■ Your objective
Repeat the whole listing below, word for word.

>>>>>

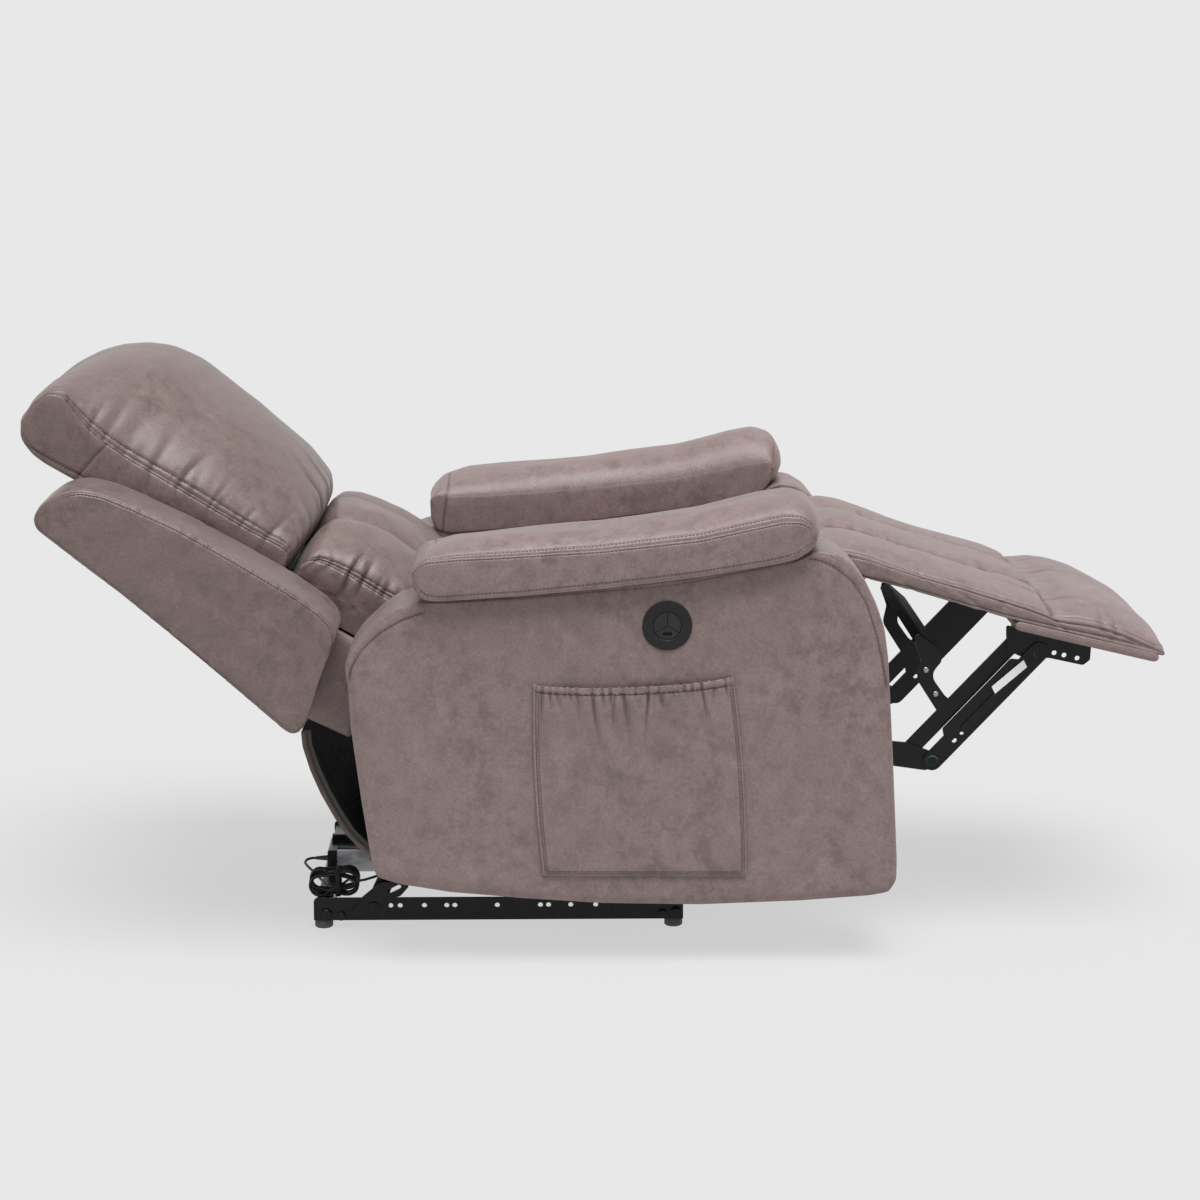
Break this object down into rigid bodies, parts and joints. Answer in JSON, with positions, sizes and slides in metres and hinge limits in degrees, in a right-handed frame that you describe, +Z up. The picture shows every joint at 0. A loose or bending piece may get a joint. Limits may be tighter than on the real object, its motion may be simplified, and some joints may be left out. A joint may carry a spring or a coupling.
{
  "type": "power recliner armchair",
  "caption": "Upholstered power recliner armchair, back reclined and legrest out, on a low steel swing-link base with a track actuator, side pocket and round arm control.",
  "frame": {"origin": "middle of the footprint on the floor, with the back reclined and the legrest out", "axes": "+X forwards, +Y to the sitter's left, +Z up"},
  "size_m": [1.647, 0.89, 0.8508],
  "materials": {
    "upholstery": "soft suede-like nap with darker mottling",
    "black_steel": "satin black",
    "black_rubber": "matte",
    "black_plastic": "fine grain",
    "grey_plastic": "satin",
    "timber": "sawn",
    "spring_steel": "drawn wire",
    "track_alloy": "extruded",
    "lining": "thin woven lining"
  },
  "bodies": {
    "base": {"base_rail_right": "black_steel", "base_rail_left": "black_steel", "rear_cross_tube": "black_steel", "front_cross_tube": "black_steel", "foot_rear_right": "black_rubber", "foot_front_right": "black_rubber", "foot_rear_left": "black_rubber", "foot_front_left": "black_rubber", "rear_gusset_right": "black_steel", "rear_gusset_left": "black_steel", "actuator_track": "track_alloy", "actuator_motor": "black_plastic", "lead_strain_relief": "black_rubber", "control_lead_tail": "black_rubber", "control_lead_hank": "black_rubber", "control_lead_return": "black_rubber"},
    "front_links": {"front_swing_link_right": "black_steel", "front_swing_link_left": "black_steel"},
    "rear_links": {"rear_swing_link_right": "black_steel", "rear_swing_link_left": "black_steel"},
    "carriage": {"actuator_carriage": "black_plastic"},
    "seat": {"seat_plate_right": "black_steel", "seat_plate_left": "black_steel", "seat_rear_rail": "timber", "seat_front_rail": "timber", "rear_stretcher": "timber", "drive_tube": "black_steel", "seat_spring_1": "spring_steel", "seat_spring_2": "spring_steel", "seat_spring_3": "spring_steel", "seat_cushion": "upholstery", "arm_panel_right": "upholstery", "arm_panel_left": "upholstery", "arm_pad_right": "upholstery", "arm_pad_left": "upholstery", "side_pocket": "upholstery", "control_housing": "black_plastic", "usb_socket": "grey_plastic", "rear_curtain": "lining"},
    "recline_button": {"button_recline": "grey_plastic"},
    "return_button": {"button_return": "grey_plastic"},
    "back": {"back_frame": "upholstery", "back_panel": "upholstery", "wing_right": "upholstery", "wing_left": "upholstery", "head_pillow": "upholstery", "lumbar_pad": "upholstery", "back_bracket_right": "black_steel", "back_bracket_left": "black_steel"},
    "legrest": {"legrest_pad": "upholstery", "footrest_board": "upholstery", "ottoman_bracket_right": "black_steel", "ottoman_bracket_left": "black_steel"},
    "lower_links": {"lower_link_right": "black_steel", "lower_link_left": "black_steel"},
    "inner_links": {"inner_link_right": "black_steel", "inner_link_left": "black_steel", "torque_tube": "black_steel"},
    "outer_links": {"outer_link_right": "black_steel", "outer_link_left": "black_steel"}
  },
  "joints": [
    {"name": "seat_swing", "type": "hinge", "parent": "base", "child": "front_links", "pos_m": [0.0189, 0, 0.0343], "axis": [0, 1, 0], "range_deg": [-50, 0]},
    {"name": "seat_on_links", "type": "hinge", "parent": "front_links", "child": "seat", "pos_m": [0.08229, 0, 0.17025], "axis": [0, 1, 0], "range_deg": [0, 50]},
    {"name": "rear_link", "type": "hinge", "parent": "base", "child": "rear_links", "pos_m": [-0.3431, 0, 0.0343], "axis": [0, 1, 0], "range_deg": [-50, 0]},
    {"name": "back_recline", "type": "hinge", "parent": "seat", "child": "back", "pos_m": [-0.2211, 0, 0.33], "axis": [0, 1, 0], "range_deg": [0, 28]},
    {"name": "carriage_travel", "type": "slide", "parent": "base", "child": "carriage", "axis": [1, 0, 0], "range_m": [-0.128, 0]},
    {"name": "legrest_fold", "type": "hinge", "parent": "seat", "child": "legrest", "pos_m": [0.4379, 0, 0.4435], "axis": [0, 1, 0], "range_deg": [0, 80]},
    {"name": "lower_link_turn", "type": "hinge", "parent": "seat", "child": "lower_links", "pos_m": [0.2839, 0, 0.28], "axis": [0, 1, 0], "range_deg": [0, 80]},
    {"name": "inner_link_turn", "type": "hinge", "parent": "lower_links", "child": "inner_links", "pos_m": [0.4469, 0, 0.2655], "axis": [0, 1, 0], "range_deg": [-80, 0]},
    {"name": "outer_link_turn", "type": "hinge", "parent": "lower_links", "child": "outer_links", "pos_m": [0.4819, 0, 0.2525], "axis": [0, 1, 0], "range_deg": [-80, 0]},
    {"name": "recline_key", "type": "slide", "parent": "seat", "child": "recline_button", "axis": [0, 1, 0], "range_m": [0, 0.0012], "stiffness_N_per_m": 1200},
    {"name": "return_key", "type": "slide", "parent": "seat", "child": "return_button", "axis": [0, 1, 0], "range_m": [0, 0.0012], "stiffness_N_per_m": 1200}
  ],
  "couplings": [
    {"joint": "seat_on_links", "follows": "seat_swing", "ratio": -1},
    {"joint": "rear_link", "follows": "seat_swing", "ratio": 1},
    {"joint": "back_recline", "follows": "seat_swing", "ratio": -0.56},
    {"joint": "carriage_travel", "follows": "seat_swing", "m_per_rad": 0.1453},
    {"joint": "lower_link_turn", "follows": "legrest_fold", "ratio": 1},
    {"joint": "inner_link_turn", "follows": "legrest_fold", "ratio": -1},
    {"joint": "outer_link_turn", "follows": "legrest_fold", "ratio": -1}
  ]
}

<<<<<

■ Written response
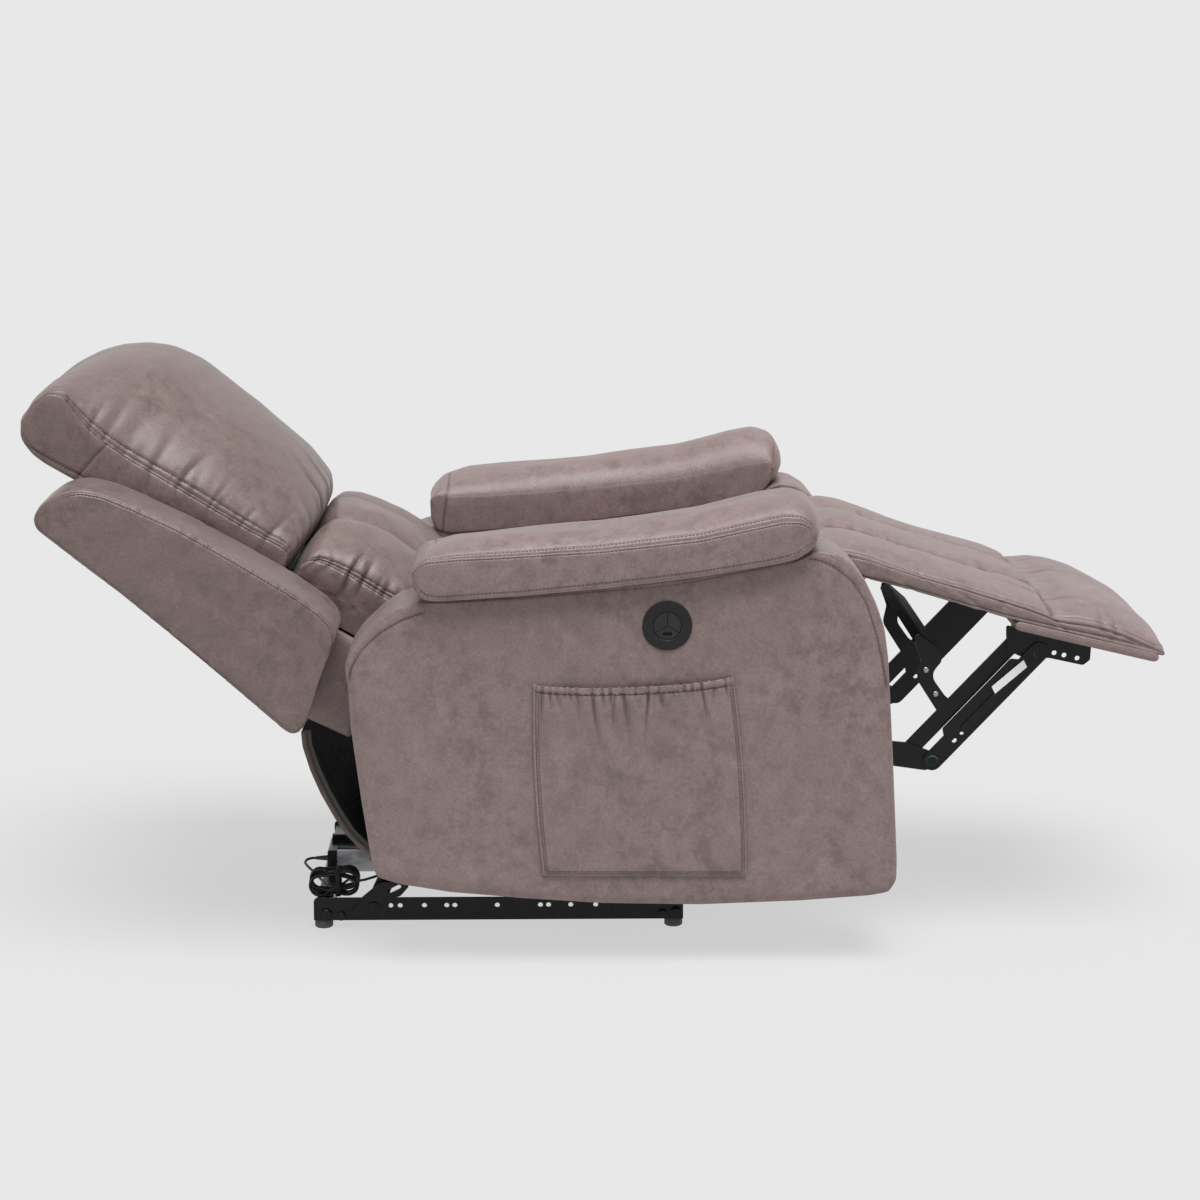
Break this object down into rigid bodies, parts and joints. Answer in JSON, with positions, sizes and slides in metres and hinge limits in degrees, in a right-handed frame that you describe, +Z up. The picture shows every joint at 0. A loose or bending piece may get a joint. Limits may be tighter than on the real object, its motion may be simplified, and some joints may be left out. A joint may carry a spring or a coupling.
{
  "type": "power recliner armchair",
  "caption": "Upholstered power recliner armchair, back reclined and legrest out, on a low steel swing-link base with a track actuator, side pocket and round arm control.",
  "frame": {"origin": "middle of the footprint on the floor, with the back reclined and the legrest out", "axes": "+X forwards, +Y to the sitter's left, +Z up"},
  "size_m": [1.647, 0.89, 0.8508],
  "materials": {
    "upholstery": "soft suede-like nap with darker mottling",
    "black_steel": "satin black",
    "black_rubber": "matte",
    "black_plastic": "fine grain",
    "grey_plastic": "satin",
    "timber": "sawn",
    "spring_steel": "drawn wire",
    "track_alloy": "extruded",
    "lining": "thin woven lining"
  },
  "bodies": {
    "base": {"base_rail_right": "black_steel", "base_rail_left": "black_steel", "rear_cross_tube": "black_steel", "front_cross_tube": "black_steel", "foot_rear_right": "black_rubber", "foot_front_right": "black_rubber", "foot_rear_left": "black_rubber", "foot_front_left": "black_rubber", "rear_gusset_right": "black_steel", "rear_gusset_left": "black_steel", "actuator_track": "track_alloy", "actuator_motor": "black_plastic", "lead_strain_relief": "black_rubber", "control_lead_tail": "black_rubber", "control_lead_hank": "black_rubber", "control_lead_return": "black_rubber"},
    "front_links": {"front_swing_link_right": "black_steel", "front_swing_link_left": "black_steel"},
    "rear_links": {"rear_swing_link_right": "black_steel", "rear_swing_link_left": "black_steel"},
    "carriage": {"actuator_carriage": "black_plastic"},
    "seat": {"seat_plate_right": "black_steel", "seat_plate_left": "black_steel", "seat_rear_rail": "timber", "seat_front_rail": "timber", "rear_stretcher": "timber", "drive_tube": "black_steel", "seat_spring_1": "spring_steel", "seat_spring_2": "spring_steel", "seat_spring_3": "spring_steel", "seat_cushion": "upholstery", "arm_panel_right": "upholstery", "arm_panel_left": "upholstery", "arm_pad_right": "upholstery", "arm_pad_left": "upholstery", "side_pocket": "upholstery", "control_housing": "black_plastic", "usb_socket": "grey_plastic", "rear_curtain": "lining"},
    "recline_button": {"button_recline": "grey_plastic"},
    "return_button": {"button_return": "grey_plastic"},
    "back": {"back_frame": "upholstery", "back_panel": "upholstery", "wing_right": "upholstery", "wing_left": "upholstery", "head_pillow": "upholstery", "lumbar_pad": "upholstery", "back_bracket_right": "black_steel", "back_bracket_left": "black_steel"},
    "legrest": {"legrest_pad": "upholstery", "footrest_board": "upholstery", "ottoman_bracket_right": "black_steel", "ottoman_bracket_left": "black_steel"},
    "lower_links": {"lower_link_right": "black_steel", "lower_link_left": "black_steel"},
    "inner_links": {"inner_link_right": "black_steel", "inner_link_left": "black_steel", "torque_tube": "black_steel"},
    "outer_links": {"outer_link_right": "black_steel", "outer_link_left": "black_steel"}
  },
  "joints": [
    {"name": "seat_swing", "type": "hinge", "parent": "base", "child": "front_links", "pos_m": [0.0189, 0, 0.0343], "axis": [0, 1, 0], "range_deg": [-50, 0]},
    {"name": "seat_on_links", "type": "hinge", "parent": "front_links", "child": "seat", "pos_m": [0.08229, 0, 0.17025], "axis": [0, 1, 0], "range_deg": [0, 50]},
    {"name": "rear_link", "type": "hinge", "parent": "base", "child": "rear_links", "pos_m": [-0.3431, 0, 0.0343], "axis": [0, 1, 0], "range_deg": [-50, 0]},
    {"name": "back_recline", "type": "hinge", "parent": "seat", "child": "back", "pos_m": [-0.2211, 0, 0.33], "axis": [0, 1, 0], "range_deg": [0, 28]},
    {"name": "carriage_travel", "type": "slide", "parent": "base", "child": "carriage", "axis": [1, 0, 0], "range_m": [-0.128, 0]},
    {"name": "legrest_fold", "type": "hinge", "parent": "seat", "child": "legrest", "pos_m": [0.4379, 0, 0.4435], "axis": [0, 1, 0], "range_deg": [0, 80]},
    {"name": "lower_link_turn", "type": "hinge", "parent": "seat", "child": "lower_links", "pos_m": [0.2839, 0, 0.28], "axis": [0, 1, 0], "range_deg": [0, 80]},
    {"name": "inner_link_turn", "type": "hinge", "parent": "lower_links", "child": "inner_links", "pos_m": [0.4469, 0, 0.2655], "axis": [0, 1, 0], "range_deg": [-80, 0]},
    {"name": "outer_link_turn", "type": "hinge", "parent": "lower_links", "child": "outer_links", "pos_m": [0.4819, 0, 0.2525], "axis": [0, 1, 0], "range_deg": [-80, 0]},
    {"name": "recline_key", "type": "slide", "parent": "seat", "child": "recline_button", "axis": [0, 1, 0], "range_m": [0, 0.0012], "stiffness_N_per_m": 1200},
    {"name": "return_key", "type": "slide", "parent": "seat", "child": "return_button", "axis": [0, 1, 0], "range_m": [0, 0.0012], "stiffness_N_per_m": 1200}
  ],
  "couplings": [
    {"joint": "seat_on_links", "follows": "seat_swing", "ratio": -1},
    {"joint": "rear_link", "follows": "seat_swing", "ratio": 1},
    {"joint": "back_recline", "follows": "seat_swing", "ratio": -0.56},
    {"joint": "carriage_travel", "follows": "seat_swing", "m_per_rad": 0.1453},
    {"joint": "lower_link_turn", "follows": "legrest_fold", "ratio": 1},
    {"joint": "inner_link_turn", "follows": "legrest_fold", "ratio": -1},
    {"joint": "outer_link_turn", "follows": "legrest_fold", "ratio": -1}
  ]
}